Take a few seconds to relax and consider the most appropriate response before reacting to a student who is provoking you.
Use nonverbal behavior such as softening your voice, sitting next to the student, maintaining eye contact, and slowing your speech.
But I don't want to ever get to this point, I want a classroom where anger, agitation, and anxiety doesn't exist.
So for me, a better question is:
how do I create a classroom environment where students feel safe, calm and have the unwavering knowledge that the teacher is in complete control of the classroom?
The answer lies in the perfect balance between Mister Rogers and General Patton. In her book Help for Billy, Heather Forbes says this perfect balance is "a hybrid between Mister Rogers and General George Patton-someone holding strong limits and boundaries (General Patton) but presenting them with softness and compassion (Mister Rogers)."
But, how do I do that?!
1. You must develop a positive relationship. None of the rest is possible if the student doesn't know you really care about them.

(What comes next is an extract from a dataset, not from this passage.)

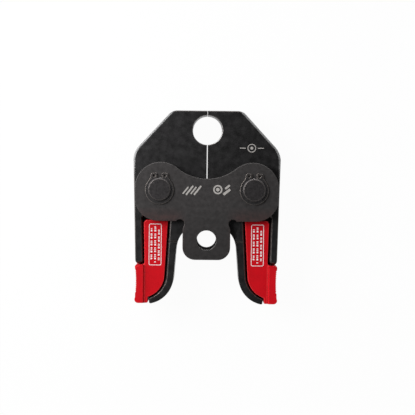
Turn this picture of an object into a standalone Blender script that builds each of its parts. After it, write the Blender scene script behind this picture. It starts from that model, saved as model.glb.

Your students need to know you care about them as a student and as a person.
Each day choose a student and ask them what their hobbies are, how their weekend was, ask them why they weren't at school yesterday and tell them you missed them. Ask them anything!... just take a few minutes to make one kiddo feel important.
Take time to listen to students, be empathetic, if you haven't see Brene' Brown's video on empathy it's worth checking out!
Ask students to write "I Wish My Teacher Knew" letters. A letter that let's you know everything they wish you knew about them.
Above all be positive, have fun, and never stop telling your students how important they are.
2. You must be in tune with your student's mood. PLEASE greet each student at the door so you can get an idea of their current temperament. If any student seems off in any way (won't look you in the eye, won't say hello, seems agitated or upset) don't ignore it. You have a couple of options here depending on the student:
*You could talk to the student immediately, "Hey Chris, you didn't give me my usual high five, is something bothering you? I'm here to listen." *Or you can get the rest of the class started and ask the student to step outside with you so they can have your undivided attention. If ignored these behaviors will intensify, the student is begging for someone to notice, give them the attention they are asking for.